[Begin Data]

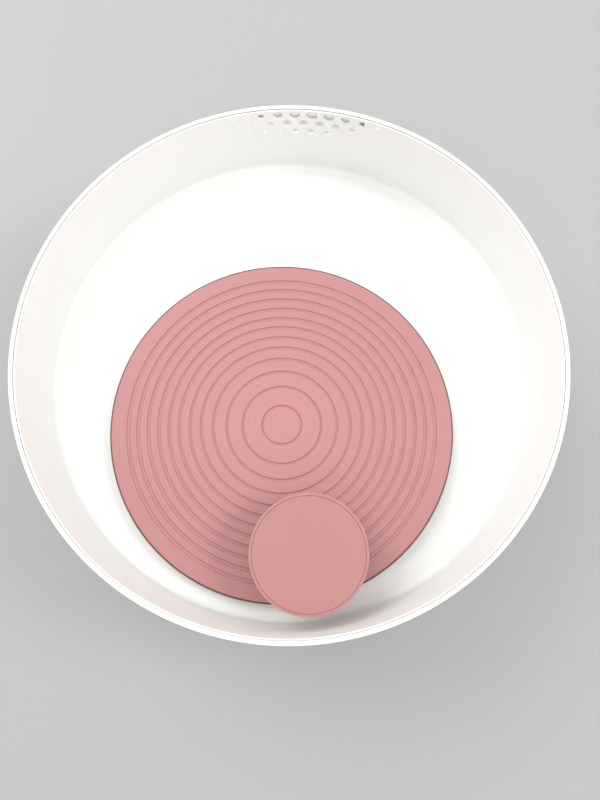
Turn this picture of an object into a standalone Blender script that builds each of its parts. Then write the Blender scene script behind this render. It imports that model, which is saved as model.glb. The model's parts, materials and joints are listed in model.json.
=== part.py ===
"""Hand-turned tabletop pottery wheel: a white splash basin on a drum base, with a pink grooved wheel
head that turns on two ball bearings, and a palm knob near its edge to turn it by.

Metres, +Z up. The origin is on the basin's axis, at the height of the surface that the wheel stands on.
The potter sits on the -Y side, and the strainer holes are on the +Y side.
"""

import math

import bmesh
import bpy
from mathutils import Matrix, Vector

MM = 0.001
GAP = 0.3 * MM            # left between two pieces that touch

# Driving dimensions
HEIGHT = 125.0 * MM       # from the table to the top of the rim
RIM_RADIUS = 146.4 * MM
BASIN_DEPTH = 53.5 * MM   # from the top of the rim to the basin's floor
HEAD_RADIUS = 100.0 * MM  # wheel head
WHEEL_OFFSET = 33.2 * MM  # from the basin's axis to the wheel's axis, towards the potter
HEAD_ABOVE_FLOOR = 9.0 * MM
KNOB_RADIUS = 30.9 * MM
KNOB_ORBIT = 73.5 * MM    # from the wheel's axis to the knob's axis
KNOB_BEARING = math.radians(-69.5)
KNOB_HEIGHT = 28.0 * MM   # from the top of the wheel head to the top of the knob

# Basin
WALL = 1.6 * MM
WALL_INNER_TOP = 143.2 * MM
WALL_INNER_FOOT = 142.8 * MM
FLOOR_TOP = HEIGHT - BASIN_DEPTH
FLOOR_THICKNESS = 3.0 * MM
FLOOR_BOTTOM = FLOOR_TOP - FLOOR_THICKNESS
FLOOR_FILLET = 4.0 * MM
COLLAR_BORE = 15.5 * MM   # raised collar that keeps water away from the spindle
COLLAR_RADIUS = 18.0 * MM
COLLAR_TOP = FLOOR_TOP + 3.0 * MM
LIP = 0.7 * MM            # thin top edge of the wall, inside the rim ring
LIP_HEIGHT = 0.8 * MM
RIM_SKIRT = 11.0 * MM     # how far the rim ring reaches down outside the wall

# Strainer holes
HOLE_PITCH = 9.9 * MM     # along the top row
HOLE_ROWS = 3
HOLE_ROW_STEP = 7.0 * MM
HOLE_ROW_CLOSING = 0.025  # share of the pitch that each row down loses
HOLE_FIRST_ROW = 4.9 * MM  # below the top of the rim
HOLE_FIELD_TURN = math.radians(3.9)  # from +Y towards -X, to the middle of the field
HOLE_LARGEST = 6.4 * MM
HOLE_SMALLEST = 2.4 * MM
HOLE_SPREAD = 3.55        # in pitches, where the sizes reach nothing along a row
HOLE_ROW_LOSS = 0.3       # how much closer each row down is to nothing

# Wheel head
HEAD_TOP = FLOOR_TOP + HEAD_ABOVE_FLOOR
HEAD_PLATE = 4.0 * MM
HEAD_SKIRT = 3.0 * MM
HEAD_UNDERSIDE = HEAD_TOP - HEAD_PLATE
HEAD_FOOT = FLOOR_TOP + 1.5 * MM
SOCKET_RADIUS = 13.0 * MM
SOCKET_FOOT = 68.0 * MM
GROOVE_RATIOS = (0.114, 0.228, 0.321, 0.400, 0.470, 0.534, 0.597, 0.655, 0.715, 0.776, 0.835, 0.893)
GROOVE_WIDTH = 2.0 * MM
GROOVE_DEPTH = 0.8 * MM
HEAD_STEPS = 36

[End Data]

Task description: Write out every line of the material again, exactly as it reads.

Reply to the task:
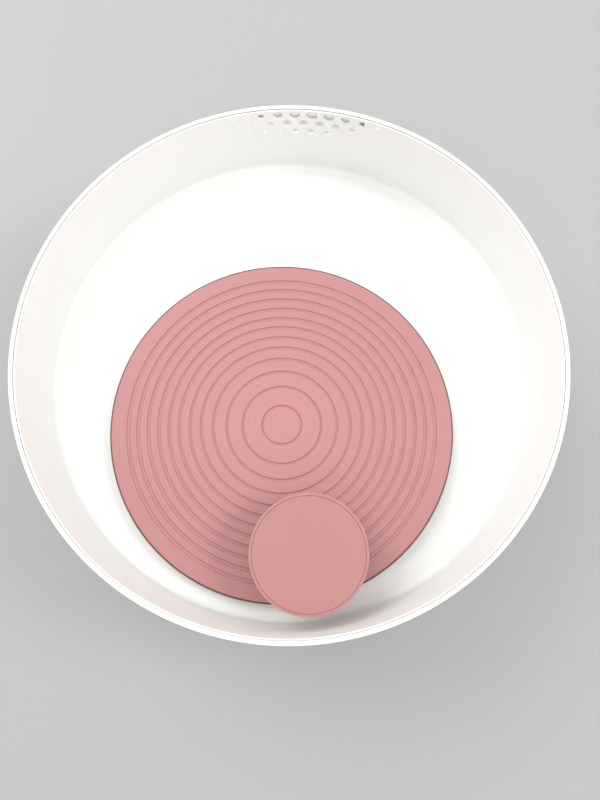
Turn this picture of an object into a standalone Blender script that builds each of its parts. Then write the Blender scene script behind this render. It imports that model, which is saved as model.glb. The model's parts, materials and joints are listed in model.json.
=== part.py ===
"""Hand-turned tabletop pottery wheel: a white splash basin on a drum base, with a pink grooved wheel
head that turns on two ball bearings, and a palm knob near its edge to turn it by.

Metres, +Z up. The origin is on the basin's axis, at the height of the surface that the wheel stands on.
The potter sits on the -Y side, and the strainer holes are on the +Y side.
"""

import math

import bmesh
import bpy
from mathutils import Matrix, Vector

MM = 0.001
GAP = 0.3 * MM            # left between two pieces that touch

# Driving dimensions
HEIGHT = 125.0 * MM       # from the table to the top of the rim
RIM_RADIUS = 146.4 * MM
BASIN_DEPTH = 53.5 * MM   # from the top of the rim to the basin's floor
HEAD_RADIUS = 100.0 * MM  # wheel head
WHEEL_OFFSET = 33.2 * MM  # from the basin's axis to the wheel's axis, towards the potter
HEAD_ABOVE_FLOOR = 9.0 * MM
KNOB_RADIUS = 30.9 * MM
KNOB_ORBIT = 73.5 * MM    # from the wheel's axis to the knob's axis
KNOB_BEARING = math.radians(-69.5)
KNOB_HEIGHT = 28.0 * MM   # from the top of the wheel head to the top of the knob

# Basin
WALL = 1.6 * MM
WALL_INNER_TOP = 143.2 * MM
WALL_INNER_FOOT = 142.8 * MM
FLOOR_TOP = HEIGHT - BASIN_DEPTH
FLOOR_THICKNESS = 3.0 * MM
FLOOR_BOTTOM = FLOOR_TOP - FLOOR_THICKNESS
FLOOR_FILLET = 4.0 * MM
COLLAR_BORE = 15.5 * MM   # raised collar that keeps water away from the spindle
COLLAR_RADIUS = 18.0 * MM
COLLAR_TOP = FLOOR_TOP + 3.0 * MM
LIP = 0.7 * MM            # thin top edge of the wall, inside the rim ring
LIP_HEIGHT = 0.8 * MM
RIM_SKIRT = 11.0 * MM     # how far the rim ring reaches down outside the wall

# Strainer holes
HOLE_PITCH = 9.9 * MM     # along the top row
HOLE_ROWS = 3
HOLE_ROW_STEP = 7.0 * MM
HOLE_ROW_CLOSING = 0.025  # share of the pitch that each row down loses
HOLE_FIRST_ROW = 4.9 * MM  # below the top of the rim
HOLE_FIELD_TURN = math.radians(3.9)  # from +Y towards -X, to the middle of the field
HOLE_LARGEST = 6.4 * MM
HOLE_SMALLEST = 2.4 * MM
HOLE_SPREAD = 3.55        # in pitches, where the sizes reach nothing along a row
HOLE_ROW_LOSS = 0.3       # how much closer each row down is to nothing

# Wheel head
HEAD_TOP = FLOOR_TOP + HEAD_ABOVE_FLOOR
HEAD_PLATE = 4.0 * MM
HEAD_SKIRT = 3.0 * MM
HEAD_UNDERSIDE = HEAD_TOP - HEAD_PLATE
HEAD_FOOT = FLOOR_TOP + 1.5 * MM
SOCKET_RADIUS = 13.0 * MM
SOCKET_FOOT = 68.0 * MM
GROOVE_RATIOS = (0.114, 0.228, 0.321, 0.400, 0.470, 0.534, 0.597, 0.655, 0.715, 0.776, 0.835, 0.893)
GROOVE_WIDTH = 2.0 * MM
GROOVE_DEPTH = 0.8 * MM
HEAD_STEPS = 36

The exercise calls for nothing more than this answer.